After her experience as head of press relations for the campaign by the National American Woman Suffrage Association for a suffrage amendment in California, Harper’s work came to the attention of national leaders of the movement. As a result of her close working relationship with women’s rights crusader Susan B. Anthony, Anthony asked Harper to become her official biographer. In 1897, Harper left California and moved to Anthony’s home in Rochester, New York. The first two volumes of TheLife and Work of Susan B. Anthony appeared in 1898. The third volume was published in 1908.
This exhaustive work was the result of Harper’s study and organization of more than twenty thousand letters in Anthony’s collection as well as multiple diaries written over a fifty-year period. These works were used by Harper for the personal story of Anthony but also the story of the development of the American suffrage movement. In her preface to volume I, Harper says her intent was to trace a life and “a condition.”
In addition to her writing, Harper continued her activism in the suffrage movement. She served as chairperson of the press committee of the International Council of Women from 1899 to 1902 and also as a delegate to the conventions of this organization in London, in 1899, and Berlin, in 1904. Her journalism skills continued to be of value to the organizers of the national campaign for women’s rights. She edited women’s columns in major newspapers such as the New York Sunday Sun (1899-1902) and national magazines like Harper’s Bazaar (1909-1913). The wide circulation of these publications helped bring the issues of the suffrage movement to a larger audience. Harper is also credited with contributions published in major newspapers in Boston, Chicago, New York, Philadelphia, and Washington, D.C.

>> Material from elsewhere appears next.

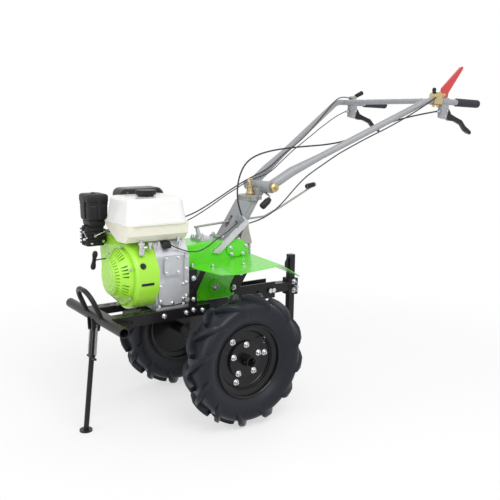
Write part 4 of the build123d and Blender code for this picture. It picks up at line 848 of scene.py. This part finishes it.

Harper turned to a national stage when she was asked to head the new Leslie Bureau of Suffrage Education, a division of the National American Woman Suffrage Association (NAWSA) in Washington, D.C. Because one of the major objectives of the women’s suffrage movement was the spread of information, Harper’s role was crucial in producing a steady flow of publications about issues and events. She produced articles, letters, and pamphlets which helped bring these issues to the attention of many citizens and legislators. Her efforts helped secure successful passage of the Nineteenth Amendment, giving women the right to vote in the United States.
Harper was also interested in women’s rights in other countries. She included comparative analyses of suffrage abroad in her biography of Anthony. However, her primary interest remained the situation for women in the United States. Her later publications of volumes five and six of the History of Woman Suffrage updated the perspective of women’s rights through 1920. Revered as a historian and official reporter for the women’s suffrage movement, Ida Husted Harper died in Washington, D.C., in March, 1931.
Bibliography
Maule, Frances. Woman Suffrage: History, Arguments, and Results. New York: National Women’s Suffrage, 1915. Collection of pamphlets covering suffrage claims and evidence.
Starr, Harris Elwood. “Ida Husted Harper.” In Dictionary of American Biography. New York: American Council of Learned Societies, 1928-1936. Biographical essay on Harper emphasizing her career in journalism.